In the first part of this article, I discussed what the Genesis narrative of Sodom and Gomorrah reveals (or doesn't reveal) about the nature of their alleged sin. In the second part, I explored what later Bible sources reveal about the sin that supposedly resulted in their fiery destruction. Last of all, I want to call attention to what I believe is one great *positive* moral lessons contained in this gruesome and morally ambiguous story. That lesson can be discovered through close observation of Abraham’s negotiations with God when He announced their impending doom.
Today, rather than showing genuine concern, many Bible believers appear thrilled about Armageddon and the End of the World. They rejoice in their own expected triumph and the downfall of unbelievers and sinners (i.e. people who think differently from them and fail to keep their religion-specific or denominational morals). In contrast, when the Lord revealed his plan to Abraham – he did NOT rejoice.
Abraham was NOT cheering. He did not hope for destruction in Sodom and Gomorrah, despite the fact that, being forewarned, he could get his nephew out alive alright. He did not smugly write them off as deserving of such a fate. He didn’t allow his ego to become inflated and thank God that he is better than his Sodomite brethren. In fact, he humbly protested the Lord's stated intentions, despite the assumption that most of the residents of Sodom and Gomorrah were guilty, and despite the fact that they clearly didn't share his moral or religious standards.
And so, Abraham seems to have cautiously entered into a process of negotiation with God in Genesis 18: 22-32. As Abraham stood before the Lord, he stepped up and said:
“Will You sweep away the innocent along with the guilty? What if there should be fifty innocent within the city; will You then wipe out the place and not forgive it for the sake of the innocent fifty who are in it? Far be it from You to do such a thing, to bring death upon the innocent as well as the guilty... Far be it from You! Shall not the Judge of all the earth deal justly?”
God agrees to spare the place for the sake of fifty innocent people. Then, even bolder still, Abraham proceeds to renegotiate that number down to 45, 40, 30, 20 and finally 10, to which the Lord replies “I will not destroy it for the sake of ten.” Given this trend, if Abraham had kept pushing we should not be surprised to find that number reduced to one.
Abraham’s conscientious objection demonstrates the kind of compassion-based morality that Jesus would later encourage throughout His ministry, particularly with the words “Love your enemies.” This should be a lesson to fundamentalists who wish ill on those they regard as sinners (or those communities they see as tolerant of “sinners”).
Imagine if we emulated Abraham's compassion, appealed to the better angels of our tradition, risked to err on the side of mercy, and left the condemnation and punishment up to God alone!

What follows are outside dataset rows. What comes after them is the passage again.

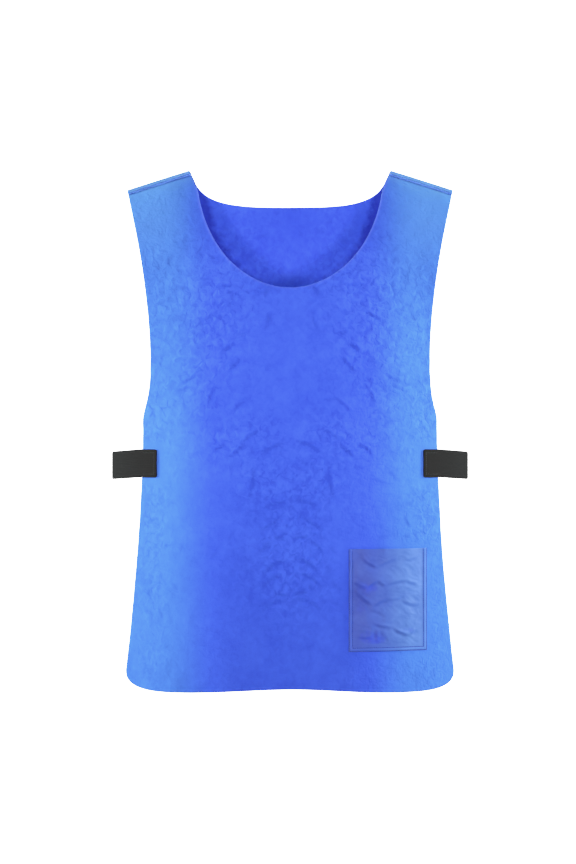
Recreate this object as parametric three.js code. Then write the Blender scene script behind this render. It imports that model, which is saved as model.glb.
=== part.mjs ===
// A sleeveless cooling vest of the tabard kind, in the form that it takes when it is worn: a front and a back
// panel of cloth that meet in a lapped seam on each shoulder, two elastic side straps, and a patch pocket.
// Millimetres, +Z up. The front faces -Y, and +X is the wearer's left. The origin is midway between the neck
// ends of the shoulders, at the height of the cloth's inner face there, where the vest sits on its wearer.
import * as THREE from "three";

// Walls, and the clearance between a layer and the one that it is sewn to.
const CLOTH_WALL = 2;
const STRAP_WALL = 1.8;
const POCKET_WALL = 1.2;
const SEAM_GAP = 0.3;

// The outline from the front. Depths are measured down from the neck ends of the shoulders.
const VEST_LENGTH = 660;
const NECK_HALF_WIDTH = 119;
const NECK_FLARE = 10;
const NECK_FLARE_DEPTH = 28;
const FRONT_NECK_DEPTH = 153;
const BACK_NECK_DEPTH = 38;
const SHOULDER_WIDTH = 79;
const SHOULDER_DROP = 25;
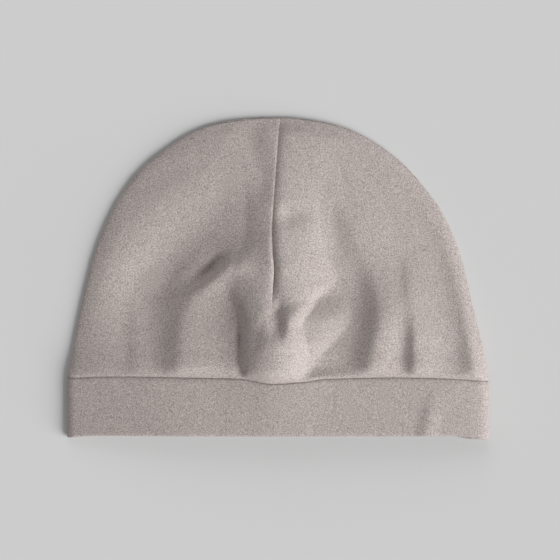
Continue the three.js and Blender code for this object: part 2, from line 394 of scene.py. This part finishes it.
# %% [markdown]
# ## The bag's front
#
# From the folded edge the crown's front swells a little towards its middle, and the folds and the dart
# are added to that swell. The band is stiffer than the crown, being double. It has a plain swell of its
# own, highest under the big puff, so that the sewn edges stay together there. The crown comes down to the
# band in a short round roll, as the seam holds it. Along the seam the stitches pull the cloth in, push
# its edge up just above, and gather it in small puckers. Last, the front is held clear of the back,
# because the bag is hollow. Each of these could be a modifier of its own, but one sum of heights is
# easier to read and to correct.

# %% The front's swell and seam, in millimetres
PUFF = {"height": 5.5, "reach": 125, "above band, left": 35, "above band, right": 80}
BAND_SWELL = [
    # x, height at the seam, height at the fold
    (-125, 0, 0), (-110, 2.6, 3), (-90, 5.8, 6.4), (-60, 9.6, 10.4), (-32, 11.2, 12),
    (-18, 12.8, 12.4), (-4, 14, 12.8), (12, 13.4, 12.6), (30, 11.8, 12), (60, 10.8, 11.2), (100, 9, 9),
    (118, 6.8, 6.6), (125, 4.2, 4),
]
SEAM_PULL = [
    # x, how far the seam pulls the cloth in, height of the rolled edge above it
    (-125, 0.3, 0), (-90, 0.2, 0.1), (-70, 0.4, 0.1), (-35, 0.4, 0), (-20, 0.1, 0), (4, 0, 0),
    (20, 0.4, 0), (60, 0.3, 0.2), (85, 0.4, 0.5), (125, 0.4, 0.4),
]
SEAM_ROLL = 2.8
PULL_REACH = 1.1
ROLLED_EDGE = {"above": 2.6, "reach": 1.1}
PUCKERS = {"height": 0.1, "starts": 2, "fades": 5, "long": 7.3, "short": 4.1, "uneven": 0.04}
LEAST_HEIGHT = {"height": 2.1, "softness": 0.6, "at the edge": 0.001}
# how far inside the outline the folds, the dart and the seam's relief are full
FULL_INSIDE = {"folds": 9, "dart": 6, "seam": 4}
# a high power keeps the folds up to just below the top edge
TOP_CLOSING = 40

print("swell in the crown's middle, mm:", PUFF["height"])


# %% The front's heights
def pucker(x, above):
    """Small pleats where the crown is gathered by its seam."""
    wave = np.sin(2 * math.pi * x / PUCKERS["long"])
    wave += np.sin(2 * math.pi * x / PUCKERS["short"] + PUCKERS["uneven"] * x)
    fade = np.exp(-np.maximum(above, 0) / PUCKERS["fades"]) * ease(above / PUCKERS["starts"])
    return PUCKERS["height"] * wave * fade


def crown_height(x, above, rise, depth):
    """The crown's front: a low swell that takes over from the band's, with the folds on it."""
    swell = 1 - (1 - np.clip(depth / PUFF["reach"], 0, 1)) ** 2
    folds = fold_height(SOFT_FOLDS, bump, x, rise) + fold_height(FIRM_FOLDS, firm, x, rise)
    folds += dart_ridge(x, rise)
    at_seam = through(BAND_SWELL, 1, x)
    to_right = ease(0.5 + x / (2 * BAND_HALF))
    settling = PUFF["above band, left"] * (1 - to_right) + PUFF["above band, right"] * to_right
    full = at_seam + (PUFF["height"] * swell - at_seam) * ease(above / settling)
    closing = 1 - np.clip(above / CROWN_RISE, 0, 1) ** TOP_CLOSING
    return (full + folds * ease(depth / FULL_INSIDE["folds"])) * closing + pucker(x, above)


def band_height(x, above, rise):
    """The band's front, from its seam down to its fold."""
    at_seam, at_fold = through(BAND_SWELL, 1, x), through(BAND_SWELL, 2, x)
    swell = at_seam + (at_fold - at_seam) * np.clip(-above / (SEAM_Y - FOLD_Y), 0, 1)
    return swell + fold_height(BAND_FOLDS, bump, x, rise)


def seam_relief(x, above):
    """The dip that the stitches pull at the seam, and the rolled edge just above it."""
    pull = through(SEAM_PULL, 1, x) * bump(above, PULL_REACH)
    rolled = through(SEAM_PULL, 2, x) * bump(above - ROLLED_EDGE["above"], ROLLED_EDGE["reach"])
    return rolled - pull


def keep_open(height, depth):
    """Hold the front softly at a least height, which comes down to the edge's own."""
    inwards = depth / EDGE["over"]
    least = LEAST_HEIGHT["height"] * ease(inwards) + EDGE["height"] * (1 - ease(inwards))
    softness = LEAST_HEIGHT["softness"] * np.clip(inwards, LEAST_HEIGHT["at the edge"], 1)
    return least + softness * np.logaddexp(0, (height - least) / softness)


def front_height(x, y, depth):
    """The height of the front, crown and band together."""
    above, rise = y - seam_y(x), y - SEAM_Y
    crown = crown_height(x, above, rise, depth)
    crown += (through(BAND_SWELL, 1, x) - crown) * bump(np.maximum(above, 0), SEAM_ROLL)
    crown -= (dart_crease(x, rise) + dimple(x, rise)) * np.clip(depth / FULL_INSIDE["dart"], 0, 1)
    height = np.where(above > 0, crown, band_height(x, above, rise))
    height += seam_relief(x, above) * np.clip(depth / FULL_INSIDE["seam"], 0, 1)
    edge = EDGE["band"] + (EDGE["crown"] - EDGE["band"]) * ease(above / EDGE["change"])
    height += EDGE["height"] + round_edge(depth, EDGE["over"], edge)
    return keep_open(height, depth)


puff_top = front_height(np.array([4.0]), np.array([SEAM_Y + 22]), np.array([100.0]))[0]
print("near the top of the puff the cloth is", round(puff_top, 1), "mm high")

# %% [markdown]
# ## The crown
#
# A grid is a good start for cloth: it is a flat piece, with rows and columns like the knit itself. Its
# columns go once round the bag, and its rows go up from the band. Every point is then carried to its
# place, as a sculptor would with a grab brush, only in code. The two sides of the grid meet at the left
# edge and its last row closes the top. There the front's and the back's points are given exactly one
# place, and merging the doubles sews them. Extra rows below the seam turn the raw edge in, so the mouth
# is finished inside too.

# %% Helpers for a piece of cloth
SEWING_DISTANCE = 0.02


def only(piece):
    """Make a piece the only selected and active one."""
    bpy.ops.object.select_all(action="DESELECT")
    piece.select_set(True)
    bpy.context.view_layer.objects.active = piece


def cloth_grid(name, columns, rows):
    """A flat grid, with the column and row of each of its points."""
    bpy.ops.object.select_all(action="DESELECT")
    bpy.ops.mesh.primitive_grid_add(x_subdivisions=columns, y_subdivisions=rows, size=2, calc_uvs=True)
    piece = bpy.context.object
    piece.name = name
    piece.data.name = name
    flat = np.empty(len(piece.data.vertices) * 3)
    piece.data.vertices.foreach_get("co", flat)
    flat = flat.reshape(-1, 3)
    column = np.rint((flat[:, 0] + 1) / 2 * columns).astype(int)
    row = np.rint((flat[:, 1] + 1) / 2 * rows).astype(int)
    return piece, column, row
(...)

And imagine if we had Abraham's courage, to dare to question if perhaps God is more radically compassionate than our previous experience and socialization has allowed us to believe. What is described as a kind of negotiation may also be thought of as Abraham’s process of discovering God’s true character and learning to distinguish between this and the more ruthless popular conceptions of deity in his day.
Imagine that, and then contrast that against the attitude of many Christians in our day (as shaped by their misunderstanding of story of Sodom and Gomorrah, and as shaped by their anticipation of a cataclysmic end of the world). They grow increasingly careless as they expect the end of the world to be imminent. They don’t think twice about burning up the earth’s resources; and they make no apology to future generations about the pollution of the earth’s water, soil, and air. They encourage aggressive foreign policies, in part because they see in many such skirmishes “the signs of the times,” and they presume themselves to be on the side of some righteous army. They are blinded by nationalist pride and by some of the ministers who are supposed to help them avoid such destructive tendencies. Instead of warning of the danger and immorality of these attitudes, many ministers have become little more than cheerleaders for the chauvinistic side of mainstream Christian and American culture, with all of the attending pathologies.
We are brought up thinking that the destruction of Sodom and Gomorrah is when God killed all the gays, and that sodomy means anal sex or something like that. But can you imagine if the term sodomy were understood in our language and culture to mean cruelty, inhumanity, and the miscarriage of social justice? Just imagine! What a different impact this story would have on our world! God didn't kill the gays. He answered the "outcry" of those who suffered some form of injustice, cruelty, or neglect. If understood in this way, the story of Sodom and Gomorrah could become a powerful antidote to counteract SO MANY of today's social, religious, and political ills! And as we have seen, this interpretation is strongly supported by the Biblical text. Let us be like Abraham, willing to speak out against injustice and violence even at the hand of those we regard as the highest religious authorities. And let us avoid the mistake of the infamous Sodomites, who were violent and cruel and prejudiced and neglected the cries of those in need.
In short, let us love our neighbors as ourselves, and treat others as we would want to be treated. Afterall, this is what discipleship is really all about.